TASK DETAILS:
From the entries that follow, reproduce exactly and only the lines from the line with "base loops included." to the line with "record = json.load(file)", endpoints included.

INPUT:

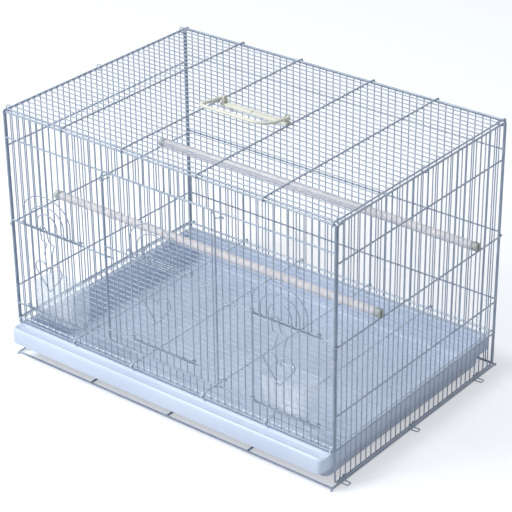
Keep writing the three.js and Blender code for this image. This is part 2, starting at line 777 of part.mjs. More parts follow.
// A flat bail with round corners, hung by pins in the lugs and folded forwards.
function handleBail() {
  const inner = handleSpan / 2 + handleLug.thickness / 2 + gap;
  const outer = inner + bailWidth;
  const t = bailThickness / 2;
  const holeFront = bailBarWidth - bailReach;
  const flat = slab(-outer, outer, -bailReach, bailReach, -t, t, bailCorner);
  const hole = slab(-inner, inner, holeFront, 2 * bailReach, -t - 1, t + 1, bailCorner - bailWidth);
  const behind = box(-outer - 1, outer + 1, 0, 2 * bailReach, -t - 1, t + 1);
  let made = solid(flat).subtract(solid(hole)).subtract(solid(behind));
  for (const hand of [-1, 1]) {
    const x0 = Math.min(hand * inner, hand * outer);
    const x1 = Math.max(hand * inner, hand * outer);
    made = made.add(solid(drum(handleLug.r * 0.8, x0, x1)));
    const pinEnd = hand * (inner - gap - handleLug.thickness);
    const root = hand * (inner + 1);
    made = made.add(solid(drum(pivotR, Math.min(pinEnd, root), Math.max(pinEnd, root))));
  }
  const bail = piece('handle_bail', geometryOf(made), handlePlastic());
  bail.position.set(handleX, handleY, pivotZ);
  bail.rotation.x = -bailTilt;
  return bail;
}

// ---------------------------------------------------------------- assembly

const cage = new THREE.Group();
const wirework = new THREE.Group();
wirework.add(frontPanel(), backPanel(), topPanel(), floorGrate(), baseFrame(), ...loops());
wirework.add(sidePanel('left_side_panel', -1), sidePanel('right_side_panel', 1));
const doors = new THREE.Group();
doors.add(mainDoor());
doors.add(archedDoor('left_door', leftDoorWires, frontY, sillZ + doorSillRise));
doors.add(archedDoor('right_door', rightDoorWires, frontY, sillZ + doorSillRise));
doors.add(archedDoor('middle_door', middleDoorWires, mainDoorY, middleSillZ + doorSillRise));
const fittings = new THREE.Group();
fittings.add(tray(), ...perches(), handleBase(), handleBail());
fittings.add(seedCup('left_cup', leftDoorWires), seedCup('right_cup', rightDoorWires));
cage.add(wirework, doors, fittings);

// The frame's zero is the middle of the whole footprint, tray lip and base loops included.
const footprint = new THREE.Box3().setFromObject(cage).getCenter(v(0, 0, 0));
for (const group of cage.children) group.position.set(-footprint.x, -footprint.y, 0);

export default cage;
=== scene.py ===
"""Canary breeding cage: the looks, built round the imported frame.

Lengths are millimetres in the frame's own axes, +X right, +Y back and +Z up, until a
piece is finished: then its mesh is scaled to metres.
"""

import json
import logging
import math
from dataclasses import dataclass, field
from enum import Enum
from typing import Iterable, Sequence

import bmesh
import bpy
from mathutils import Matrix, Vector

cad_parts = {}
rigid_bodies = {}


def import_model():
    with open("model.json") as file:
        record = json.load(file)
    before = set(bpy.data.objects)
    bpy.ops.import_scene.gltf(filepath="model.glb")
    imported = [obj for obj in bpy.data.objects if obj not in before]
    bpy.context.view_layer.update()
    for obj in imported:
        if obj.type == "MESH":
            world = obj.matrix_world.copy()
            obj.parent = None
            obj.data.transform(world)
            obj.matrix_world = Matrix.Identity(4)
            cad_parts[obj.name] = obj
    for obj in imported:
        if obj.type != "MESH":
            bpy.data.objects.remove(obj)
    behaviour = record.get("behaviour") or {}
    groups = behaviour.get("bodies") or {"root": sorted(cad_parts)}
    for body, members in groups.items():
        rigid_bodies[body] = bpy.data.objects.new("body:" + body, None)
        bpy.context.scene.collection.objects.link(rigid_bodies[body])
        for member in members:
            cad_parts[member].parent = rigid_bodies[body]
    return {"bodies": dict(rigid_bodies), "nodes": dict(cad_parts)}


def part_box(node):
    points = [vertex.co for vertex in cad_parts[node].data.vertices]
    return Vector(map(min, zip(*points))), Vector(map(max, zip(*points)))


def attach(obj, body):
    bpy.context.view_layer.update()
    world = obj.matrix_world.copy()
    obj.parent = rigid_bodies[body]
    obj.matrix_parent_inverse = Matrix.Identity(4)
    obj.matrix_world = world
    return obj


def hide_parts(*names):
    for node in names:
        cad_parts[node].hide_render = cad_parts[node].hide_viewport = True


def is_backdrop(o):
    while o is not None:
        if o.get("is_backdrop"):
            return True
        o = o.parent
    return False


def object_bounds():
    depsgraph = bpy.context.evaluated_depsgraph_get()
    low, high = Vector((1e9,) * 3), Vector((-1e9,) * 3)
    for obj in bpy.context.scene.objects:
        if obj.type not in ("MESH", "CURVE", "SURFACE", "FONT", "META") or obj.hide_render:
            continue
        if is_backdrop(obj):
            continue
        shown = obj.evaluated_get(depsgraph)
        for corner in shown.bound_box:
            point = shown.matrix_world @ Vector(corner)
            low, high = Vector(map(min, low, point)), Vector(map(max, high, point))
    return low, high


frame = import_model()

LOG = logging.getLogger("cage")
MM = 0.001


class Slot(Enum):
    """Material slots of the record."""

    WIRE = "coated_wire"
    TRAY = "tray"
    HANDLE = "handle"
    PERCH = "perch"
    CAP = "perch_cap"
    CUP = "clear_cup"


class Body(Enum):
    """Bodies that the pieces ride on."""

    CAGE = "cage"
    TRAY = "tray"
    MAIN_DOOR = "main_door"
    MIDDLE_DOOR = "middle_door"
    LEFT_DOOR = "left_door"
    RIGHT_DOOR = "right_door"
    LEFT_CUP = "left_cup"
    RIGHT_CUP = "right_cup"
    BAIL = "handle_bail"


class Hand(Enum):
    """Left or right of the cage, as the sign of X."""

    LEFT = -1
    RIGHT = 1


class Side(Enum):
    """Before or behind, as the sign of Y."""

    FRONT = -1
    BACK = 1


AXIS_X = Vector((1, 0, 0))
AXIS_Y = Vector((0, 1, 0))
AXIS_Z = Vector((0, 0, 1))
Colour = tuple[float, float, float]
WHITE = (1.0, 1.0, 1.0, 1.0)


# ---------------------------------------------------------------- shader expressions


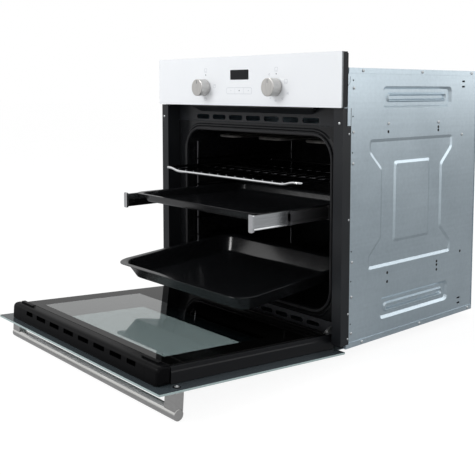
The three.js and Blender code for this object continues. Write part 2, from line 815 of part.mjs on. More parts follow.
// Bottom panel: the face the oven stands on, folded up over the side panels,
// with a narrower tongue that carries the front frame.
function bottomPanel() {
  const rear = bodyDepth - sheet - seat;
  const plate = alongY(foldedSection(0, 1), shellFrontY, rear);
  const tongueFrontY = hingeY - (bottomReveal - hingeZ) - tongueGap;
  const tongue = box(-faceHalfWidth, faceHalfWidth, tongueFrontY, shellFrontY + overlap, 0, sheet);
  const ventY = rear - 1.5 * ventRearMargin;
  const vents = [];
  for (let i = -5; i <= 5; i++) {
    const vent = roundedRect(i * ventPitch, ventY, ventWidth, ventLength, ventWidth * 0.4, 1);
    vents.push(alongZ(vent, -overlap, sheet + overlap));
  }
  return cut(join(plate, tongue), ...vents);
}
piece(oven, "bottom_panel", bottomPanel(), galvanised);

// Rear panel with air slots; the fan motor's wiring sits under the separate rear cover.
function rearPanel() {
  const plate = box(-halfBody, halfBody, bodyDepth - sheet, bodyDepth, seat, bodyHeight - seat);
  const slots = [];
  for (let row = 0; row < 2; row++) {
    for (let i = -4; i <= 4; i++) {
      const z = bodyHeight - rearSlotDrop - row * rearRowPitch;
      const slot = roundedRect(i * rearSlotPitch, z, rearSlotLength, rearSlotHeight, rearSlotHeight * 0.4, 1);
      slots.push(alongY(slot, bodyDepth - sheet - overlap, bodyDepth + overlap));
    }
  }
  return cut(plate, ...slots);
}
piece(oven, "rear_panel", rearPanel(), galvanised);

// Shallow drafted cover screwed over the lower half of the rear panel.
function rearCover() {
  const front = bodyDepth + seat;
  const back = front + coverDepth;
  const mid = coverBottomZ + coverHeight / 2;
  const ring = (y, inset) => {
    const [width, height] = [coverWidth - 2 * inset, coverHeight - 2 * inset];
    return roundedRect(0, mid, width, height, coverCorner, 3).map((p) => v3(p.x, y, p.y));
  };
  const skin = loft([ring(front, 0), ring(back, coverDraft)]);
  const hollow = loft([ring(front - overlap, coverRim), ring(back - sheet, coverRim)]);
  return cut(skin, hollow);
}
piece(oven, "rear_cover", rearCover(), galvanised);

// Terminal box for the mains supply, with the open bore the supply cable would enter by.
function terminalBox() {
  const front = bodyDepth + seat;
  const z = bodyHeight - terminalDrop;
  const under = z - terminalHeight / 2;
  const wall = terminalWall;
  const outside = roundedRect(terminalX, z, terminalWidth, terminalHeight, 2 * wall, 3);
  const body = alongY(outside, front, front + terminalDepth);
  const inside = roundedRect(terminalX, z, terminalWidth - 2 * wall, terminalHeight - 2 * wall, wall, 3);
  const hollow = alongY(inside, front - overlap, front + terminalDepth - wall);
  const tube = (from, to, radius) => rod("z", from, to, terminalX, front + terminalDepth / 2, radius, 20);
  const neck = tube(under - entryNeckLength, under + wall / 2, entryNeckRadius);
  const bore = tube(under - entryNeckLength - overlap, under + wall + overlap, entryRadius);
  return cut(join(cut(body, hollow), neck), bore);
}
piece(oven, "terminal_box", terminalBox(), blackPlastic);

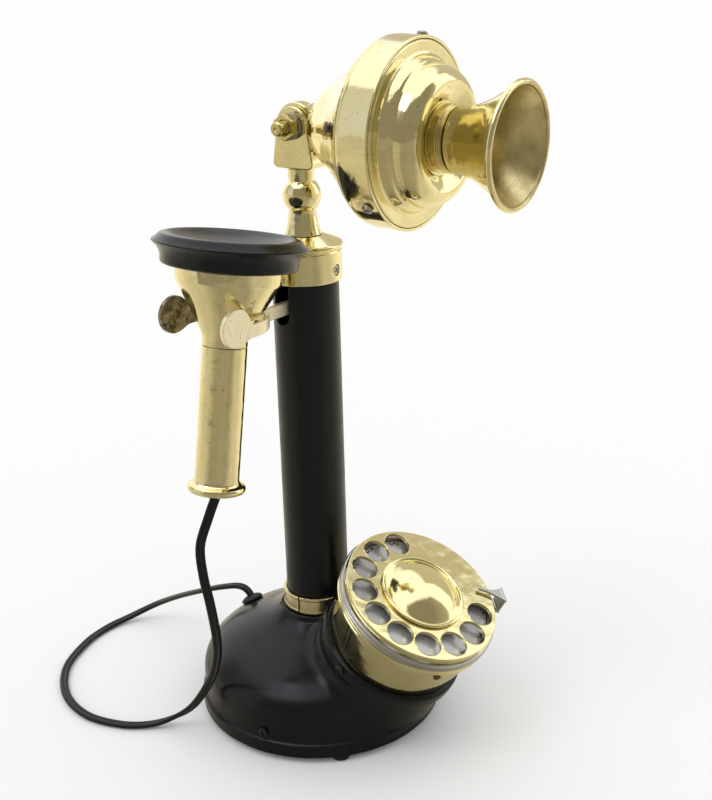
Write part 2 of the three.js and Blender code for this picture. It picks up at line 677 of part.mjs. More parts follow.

SOLUTION TO THIS EXERCISE:
// The frame's zero is the middle of the whole footprint, tray lip and base loops included.
const footprint = new THREE.Box3().setFromObject(cage).getCenter(v(0, 0, 0));
for (const group of cage.children) group.position.set(-footprint.x, -footprint.y, 0);

export default cage;
=== scene.py ===
"""Canary breeding cage: the looks, built round the imported frame.

Lengths are millimetres in the frame's own axes, +X right, +Y back and +Z up, until a
piece is finished: then its mesh is scaled to metres.
"""

import json
import logging
import math
from dataclasses import dataclass, field
from enum import Enum
from typing import Iterable, Sequence

import bmesh
import bpy
from mathutils import Matrix, Vector

cad_parts = {}
rigid_bodies = {}


def import_model():
    with open("model.json") as file:
        record = json.load(file)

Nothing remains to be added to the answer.